= EXERCISE DIRECTIONS =
Write out all the data again, exactly as it stands.
## start
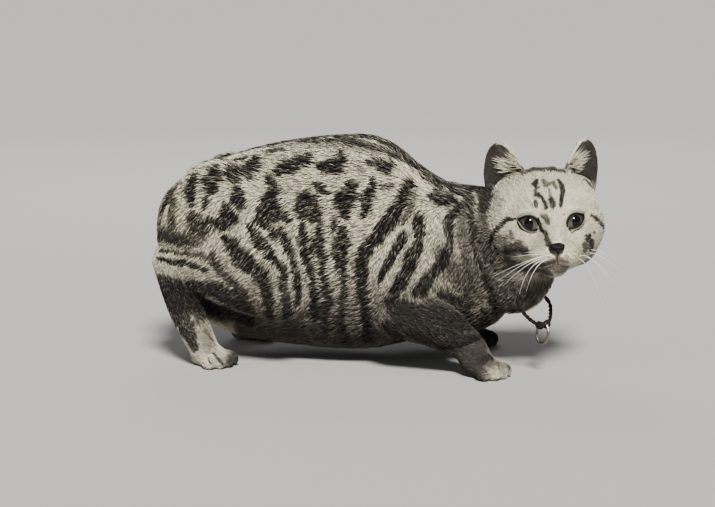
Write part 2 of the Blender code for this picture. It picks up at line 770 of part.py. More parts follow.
def wire(name, points, radius):
    """A closed loop of round wire through points."""
    curve = bpy.data.curves.new(name, "CURVE")
    curve.dimensions = "3D"
    curve.bevel_depth = radius
    curve.bevel_resolution = 2
    spline = curve.splines.new("POLY")
    spline.points.add(len(points) - 1)
    for knot, point in zip(spline.points, points):
        knot.co = (*point, 1.0)
    spline.use_cyclic_u = True
    guide = bpy.data.objects.new(name, curve)
    bpy.context.scene.collection.objects.link(guide)
    graph = bpy.context.evaluated_depsgraph_get()
    graph.update()
    mesh = bpy.data.meshes.new_from_object(guide.evaluated_get(graph))
    bpy.data.objects.remove(guide)
    bm = bmesh.new()
    bm.from_mesh(mesh)
    bpy.data.meshes.remove(mesh)
    return mesh_object(name, bm)


def collar_route(flesh):
    """The cord's middle line: a loop round the neck in one plane, that hangs clear of the throat."""
    bm = bmesh.new()
    for obj in flesh:
        bm.from_mesh(obj.data)
    surface = BVHTree.FromBMesh(bm)
    bm.free()
    centre, lowest = Vector(COLLAR_CENTRE), Vector(COLLAR_LOWEST)
    down = (lowest - centre).normalized()
    across = Vector(COLLAR_AXIS).cross(down).normalized()
    turns = [2 * math.pi * k / COLLAR_POINTS for k in range(COLLAR_POINTS)]
    rays = [down * math.cos(a) + across * math.sin(a) for a in turns]
    hits = [surface.ray_cast(centre + ray * REACH / 2, -ray)[0] for ray in rays]
    reaches = [(hit - centre).length + COLLAR_SEAT for hit in hits]
    for _ in range(COLLAR_EASING):
        around = zip([reaches[-1], *reaches], reaches, [*reaches[1:], reaches[0]])
        reaches = [max(here, (before + after) / 2) for before, here, after in around]
    slack = (lowest - centre).length - reaches[0]
    hangs = [slack * max(0.0, math.cos(a)) ** COLLAR_SLACK_POWER for a in turns]
    return [centre + ray * (reach + hang) for ray, reach, hang in zip(rays, reaches, hangs)]


def make_collar(flesh):
    """The cord in a groove of the coat, and the ring that hangs on it."""
    route = collar_route(flesh)
    collar = wire("collar", route, COLLAR_CORD_RADIUS)
    for obj in flesh:
        take(obj, wire("cutter", route, COLLAR_CORD_RADIUS + GAP), "DIFFERENCE")
    along = (route[1] - route[-1]).normalized()
    up = (Vector((0, 0, 1)) - along * along.z).normalized()
    across = along.cross(up)
    wide, high = (size / 2 - RING_WIRE_RADIUS for size in RING_SIZE)
    hang = high - RING_WIRE_RADIUS - GAP - COLLAR_CORD_RADIUS
    turns = [2 * math.pi * k / RING_POINTS for k in range(RING_POINTS)]
    loop = [route[0] + across * wide * math.cos(a) + up * (high * math.sin(a) - hang) for a in turns]
    return [collar, wire("collar_ring", loop, RING_WIRE_RADIUS)]


def paint(nodes):
    """Each node's material, by what the node's name starts with."""
    coat = material("coat", (0.46, 0.42, 0.35), 0.85)
    pale = material("pale_coat", (0.66, 0.62, 0.53), 0.85)
    shaded = material("legs_coat", (0.36, 0.33, 0.28), 0.85)
    made = {
        "head": pale,
        "fore_paw": pale,
        "hind_paw": pale,
        "neck": shaded,
        "forearm": shaded,
        "shank": shaded,
        "nose": material("nose_leather", (0.075, 0.055, 0.055), 0.45),
        "eye": material("eye", (0.25, 0.27, 0.19), 0.08),
        "ear": material("ear_coat", (0.30, 0.26, 0.22), 0.85),
        "collar": material("collar_cord", (0.035, 0.030, 0.030), 0.60),
        "collar_ring": material("ring_metal", (0.55, 0.50, 0.42), 0.30, 1.0),
    }
    for obj in nodes:
        keys = [key for key in made if obj.name.startswith(key)]
        obj.data.materials.clear()
        obj.data.materials.append(made[max(keys, key=len)] if keys else coat)


def set_down(nodes):
    """Moves the cat so that the origin is on the floor under the middle of its box."""
    corners = [vertex.co for obj in nodes for vertex in obj.data.vertices]
    middle = [(min(c[axis] for c in corners) + max(c[axis] for c in corners)) / 2 for axis in (0, 1)]
    for obj in nodes:
        obj.data.transform(Matrix.Translation((-middle[0], -middle[1], 0)))


def main():
    clear_scene()
    cat = collection("manx_cat")
    feet = [piece for limb in ("fore", "hind") for side in (-1, 1) for piece in make_foot(limb, side)]
    head = make_head()
    body = part_body(make_body(), feet)
    worn = make_collar([obj for obj in (*head, *body) if obj.name in COLLARED])
    nodes = [*head, *body, *feet, *worn]
    set_down(nodes)
    paint(nodes)
    for obj in nodes:
        for owner in list(obj.users_collection):
            owner.objects.unlink(obj)
        cat.objects.link(obj)


main()
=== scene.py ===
"""A spotted Manx cat with a short dense coat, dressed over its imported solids.

Metres, +X towards the head, +Y to the cat's left, +Z up. Markings are strokes whose places are given as
pixels of the 715 by 507 photo. They are cast from the camera onto the skin, and carried over to the side that
the photo doesn't show.
"""

import math

import bmesh
import bpy
import numpy as np
from mathutils import Matrix, Vector
from mathutils.bvhtree import BVHTree


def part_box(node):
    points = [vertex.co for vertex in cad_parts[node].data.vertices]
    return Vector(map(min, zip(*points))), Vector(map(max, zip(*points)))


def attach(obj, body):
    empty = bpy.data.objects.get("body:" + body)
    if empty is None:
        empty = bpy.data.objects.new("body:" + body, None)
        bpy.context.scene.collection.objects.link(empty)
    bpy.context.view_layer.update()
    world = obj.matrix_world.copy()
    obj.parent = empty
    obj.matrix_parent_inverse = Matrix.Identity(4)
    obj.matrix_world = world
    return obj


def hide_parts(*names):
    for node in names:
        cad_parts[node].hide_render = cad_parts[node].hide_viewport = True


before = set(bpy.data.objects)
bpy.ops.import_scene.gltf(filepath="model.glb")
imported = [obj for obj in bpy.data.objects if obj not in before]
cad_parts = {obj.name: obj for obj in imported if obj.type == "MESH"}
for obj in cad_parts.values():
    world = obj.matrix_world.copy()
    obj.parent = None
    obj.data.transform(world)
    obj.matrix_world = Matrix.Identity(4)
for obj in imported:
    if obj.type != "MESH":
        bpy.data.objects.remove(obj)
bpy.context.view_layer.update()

RANDOM = np.random.default_rng(7)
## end
= TASK ANSWER =
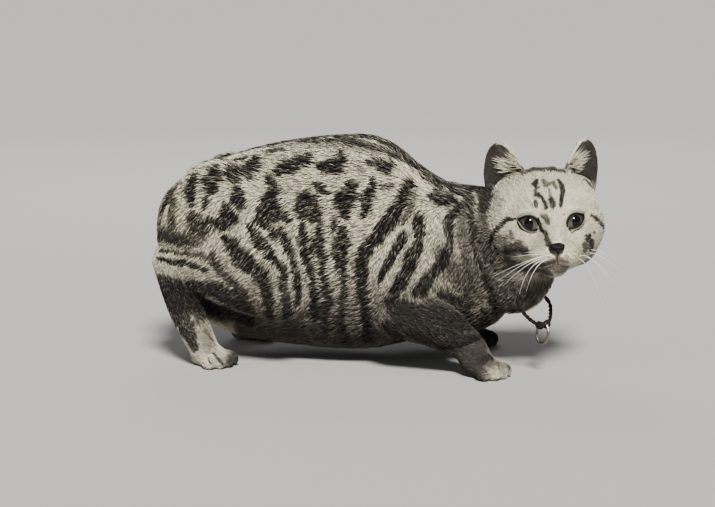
Write part 2 of the Blender code for this picture. It picks up at line 770 of part.py. More parts follow.
def wire(name, points, radius):
    """A closed loop of round wire through points."""
    curve = bpy.data.curves.new(name, "CURVE")
    curve.dimensions = "3D"
    curve.bevel_depth = radius
    curve.bevel_resolution = 2
    spline = curve.splines.new("POLY")
    spline.points.add(len(points) - 1)
    for knot, point in zip(spline.points, points):
        knot.co = (*point, 1.0)
    spline.use_cyclic_u = True
    guide = bpy.data.objects.new(name, curve)
    bpy.context.scene.collection.objects.link(guide)
    graph = bpy.context.evaluated_depsgraph_get()
    graph.update()
    mesh = bpy.data.meshes.new_from_object(guide.evaluated_get(graph))
    bpy.data.objects.remove(guide)
    bm = bmesh.new()
    bm.from_mesh(mesh)
    bpy.data.meshes.remove(mesh)
    return mesh_object(name, bm)


def collar_route(flesh):
    """The cord's middle line: a loop round the neck in one plane, that hangs clear of the throat."""
    bm = bmesh.new()
    for obj in flesh:
        bm.from_mesh(obj.data)
    surface = BVHTree.FromBMesh(bm)
    bm.free()
    centre, lowest = Vector(COLLAR_CENTRE), Vector(COLLAR_LOWEST)
    down = (lowest - centre).normalized()
    across = Vector(COLLAR_AXIS).cross(down).normalized()
    turns = [2 * math.pi * k / COLLAR_POINTS for k in range(COLLAR_POINTS)]
    rays = [down * math.cos(a) + across * math.sin(a) for a in turns]
    hits = [surface.ray_cast(centre + ray * REACH / 2, -ray)[0] for ray in rays]
    reaches = [(hit - centre).length + COLLAR_SEAT for hit in hits]
    for _ in range(COLLAR_EASING):
        around = zip([reaches[-1], *reaches], reaches, [*reaches[1:], reaches[0]])
        reaches = [max(here, (before + after) / 2) for before, here, after in around]
    slack = (lowest - centre).length - reaches[0]
    hangs = [slack * max(0.0, math.cos(a)) ** COLLAR_SLACK_POWER for a in turns]
    return [centre + ray * (reach + hang) for ray, reach, hang in zip(rays, reaches, hangs)]


def make_collar(flesh):
    """The cord in a groove of the coat, and the ring that hangs on it."""
    route = collar_route(flesh)
    collar = wire("collar", route, COLLAR_CORD_RADIUS)
    for obj in flesh:
        take(obj, wire("cutter", route, COLLAR_CORD_RADIUS + GAP), "DIFFERENCE")
    along = (route[1] - route[-1]).normalized()
    up = (Vector((0, 0, 1)) - along * along.z).normalized()
    across = along.cross(up)
    wide, high = (size / 2 - RING_WIRE_RADIUS for size in RING_SIZE)
    hang = high - RING_WIRE_RADIUS - GAP - COLLAR_CORD_RADIUS
    turns = [2 * math.pi * k / RING_POINTS for k in range(RING_POINTS)]
    loop = [route[0] + across * wide * math.cos(a) + up * (high * math.sin(a) - hang) for a in turns]
    return [collar, wire("collar_ring", loop, RING_WIRE_RADIUS)]


def paint(nodes):
    """Each node's material, by what the node's name starts with."""
    coat = material("coat", (0.46, 0.42, 0.35), 0.85)
    pale = material("pale_coat", (0.66, 0.62, 0.53), 0.85)
    shaded = material("legs_coat", (0.36, 0.33, 0.28), 0.85)
    made = {
        "head": pale,
        "fore_paw": pale,
        "hind_paw": pale,
        "neck": shaded,
        "forearm": shaded,
        "shank": shaded,
        "nose": material("nose_leather", (0.075, 0.055, 0.055), 0.45),
        "eye": material("eye", (0.25, 0.27, 0.19), 0.08),
        "ear": material("ear_coat", (0.30, 0.26, 0.22), 0.85),
        "collar": material("collar_cord", (0.035, 0.030, 0.030), 0.60),
        "collar_ring": material("ring_metal", (0.55, 0.50, 0.42), 0.30, 1.0),
    }
    for obj in nodes:
        keys = [key for key in made if obj.name.startswith(key)]
        obj.data.materials.clear()
        obj.data.materials.append(made[max(keys, key=len)] if keys else coat)


def set_down(nodes):
    """Moves the cat so that the origin is on the floor under the middle of its box."""
    corners = [vertex.co for obj in nodes for vertex in obj.data.vertices]
    middle = [(min(c[axis] for c in corners) + max(c[axis] for c in corners)) / 2 for axis in (0, 1)]
    for obj in nodes:
        obj.data.transform(Matrix.Translation((-middle[0], -middle[1], 0)))


def main():
    clear_scene()
    cat = collection("manx_cat")
    feet = [piece for limb in ("fore", "hind") for side in (-1, 1) for piece in make_foot(limb, side)]
    head = make_head()
    body = part_body(make_body(), feet)
    worn = make_collar([obj for obj in (*head, *body) if obj.name in COLLARED])
    nodes = [*head, *body, *feet, *worn]
    set_down(nodes)
    paint(nodes)
    for obj in nodes:
        for owner in list(obj.users_collection):
            owner.objects.unlink(obj)
        cat.objects.link(obj)


main()
=== scene.py ===
"""A spotted Manx cat with a short dense coat, dressed over its imported solids.

Metres, +X towards the head, +Y to the cat's left, +Z up. Markings are strokes whose places are given as
pixels of the 715 by 507 photo. They are cast from the camera onto the skin, and carried over to the side that
the photo doesn't show.
"""

import math

import bmesh
import bpy
import numpy as np
from mathutils import Matrix, Vector
from mathutils.bvhtree import BVHTree


def part_box(node):
    points = [vertex.co for vertex in cad_parts[node].data.vertices]
    return Vector(map(min, zip(*points))), Vector(map(max, zip(*points)))


def attach(obj, body):
    empty = bpy.data.objects.get("body:" + body)
    if empty is None:
        empty = bpy.data.objects.new("body:" + body, None)
        bpy.context.scene.collection.objects.link(empty)
    bpy.context.view_layer.update()
    world = obj.matrix_world.copy()
    obj.parent = empty
    obj.matrix_parent_inverse = Matrix.Identity(4)
    obj.matrix_world = world
    return obj


def hide_parts(*names):
    for node in names:
        cad_parts[node].hide_render = cad_parts[node].hide_viewport = True


before = set(bpy.data.objects)
bpy.ops.import_scene.gltf(filepath="model.glb")
imported = [obj for obj in bpy.data.objects if obj not in before]
cad_parts = {obj.name: obj for obj in imported if obj.type == "MESH"}
for obj in cad_parts.values():
    world = obj.matrix_world.copy()
    obj.parent = None
    obj.data.transform(world)
    obj.matrix_world = Matrix.Identity(4)
for obj in imported:
    if obj.type != "MESH":
        bpy.data.objects.remove(obj)
bpy.context.view_layer.update()

RANDOM = np.random.default_rng(7)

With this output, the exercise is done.